Clonus has examples of:

  • B-Movie: The budget for this film was $270,000. Most of that went to pay Dick Sargent and Peter Graves.
  • Big Brother Is Watching: Once Richard starts suspecting things aren't as they seem he fakes a seizure or heart attack (or something) to find out if they're watching him (and implicitly the other clones) around the clock. They are.
  • The Cameo: Inadvertent. The guard Richard punches out when he escapes Clonus is the director Robert S. Fiveson himself. This wasn't planned, but they didn't have any other extras at the time. The knowledge that Richard knocked out the director almost makes this movie all worth it, though.
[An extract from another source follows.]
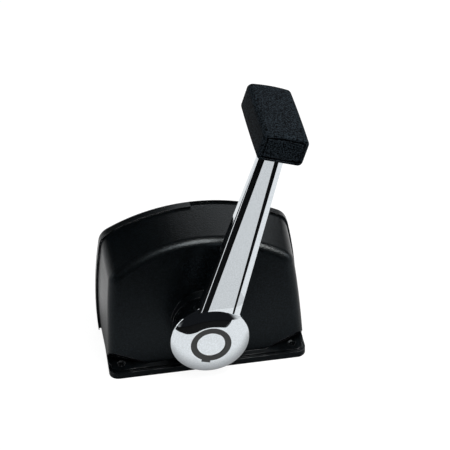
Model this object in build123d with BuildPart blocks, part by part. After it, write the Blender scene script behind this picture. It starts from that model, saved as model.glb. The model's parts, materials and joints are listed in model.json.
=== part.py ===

  • Can't Stop the Signal: Jake Noble is murdered, but gets a tape exposing the Clonus project to the media.
  • City in a Bottle: The Clonus facility, which looks more like a junior college (and indeed, the scenes set there were filmed in one).
  • Cloning Blues: To the movie's somewhat credit it was pretty ahead of the curve when it came to clone fiction.
  • Cold Opening: Consisting of frozen clones in body bags and Jeffrey Knight's president-elect speech.
  • Cool Old Guy/Retired Badass: Jake Noble.
  • Deadly Euphemism: "Going to America."
  • Downer Ending: And how.
  • Executive Meddling: The title was originally to be "Clonus". The distributor wanted to change the title to "Parts" and then decided to combine the titles. The DVD of this movie calls this "Clonus" now.
  • Eyepatch of Power: George Walker.
  • Eye Scream: Walker wears an eyepatch because he just got a transplant from his clone - Richard's wrestling buddy from the start of the movie.
  • Hey, It's That Guy!: Dick Sargent, Peter Graves, Frank Ashmore (Victor Basta from Airplane!, Martin/Philip from V), and Keenan Wynn.
  • Failed a Spot Check: A guard doesn't notice Richard hiding behind the glass-paned door he (the guard) just used.
  • Godwin's Law: Old Richard compares Jeff and Clonus to the Nazis almost immediately after learning his brother's involvement.
  • Hollywood Darkness: Check.
  • I Never Said It Was Poison: The original Richard knows something's up when he talks to his brother about Clonus -- and Jeff asks about a tape completely unprompted.
  • Intrepid Reporter: Jake Noble, retired, still acts like one.
  • Lottery of Doom: Just an excuse for the clones' sake, the real determining factor is which Clonus client needs a new eye this month.
  • No Sex Allowed
  • One-Woman Wail: Plays over a scene depicting exactly what happens when the clones "go to America".
  • People Farms: With an actual farm for the clones to work on.
  • People Jars: Clones are bagged for freshness.
  • Product Placement: Huffy Bikes, Adidas clothing, Dr. Pepper, and Old Milwaukee Beer
  • The Promised Land: America
  • Pyrrhic Victory: Although Clonus is exposed, most people that helped Richard are dead and Lena had a lobotomy. Richard, well he's on ice.
  • Released to Elsewhere: To America
    • One interviewer asked why Robert S. Fiveson chose to have America be the "Elsewhere". The answer, exact words: "This was post-'60s fuck you-ism."
  • Shirtless Scene
  • Smoking Hot Sex: Richard and Lena's post-coital cuddle takes place in front of a campfire, the smoke of which seems to be emanating from Richard's nether regions.
  • Stock Sound Effect: That alarm in the Clonus facility sounds familiar.
  • The Illuminati: You can just barely see the pyramid insignia on the eye-patched Boss's golden ring. If the The Illuminati are involved then it explains a lot about Clonus.
  • Too Dumb to Live: Most of the clones, but this is by design. Some clones are just unaltered, like Richard.


  1. Of course, this is assuming that Clonus doesn't have plans in place for just this contingency. Due to the rather abrupt coda, we never find out.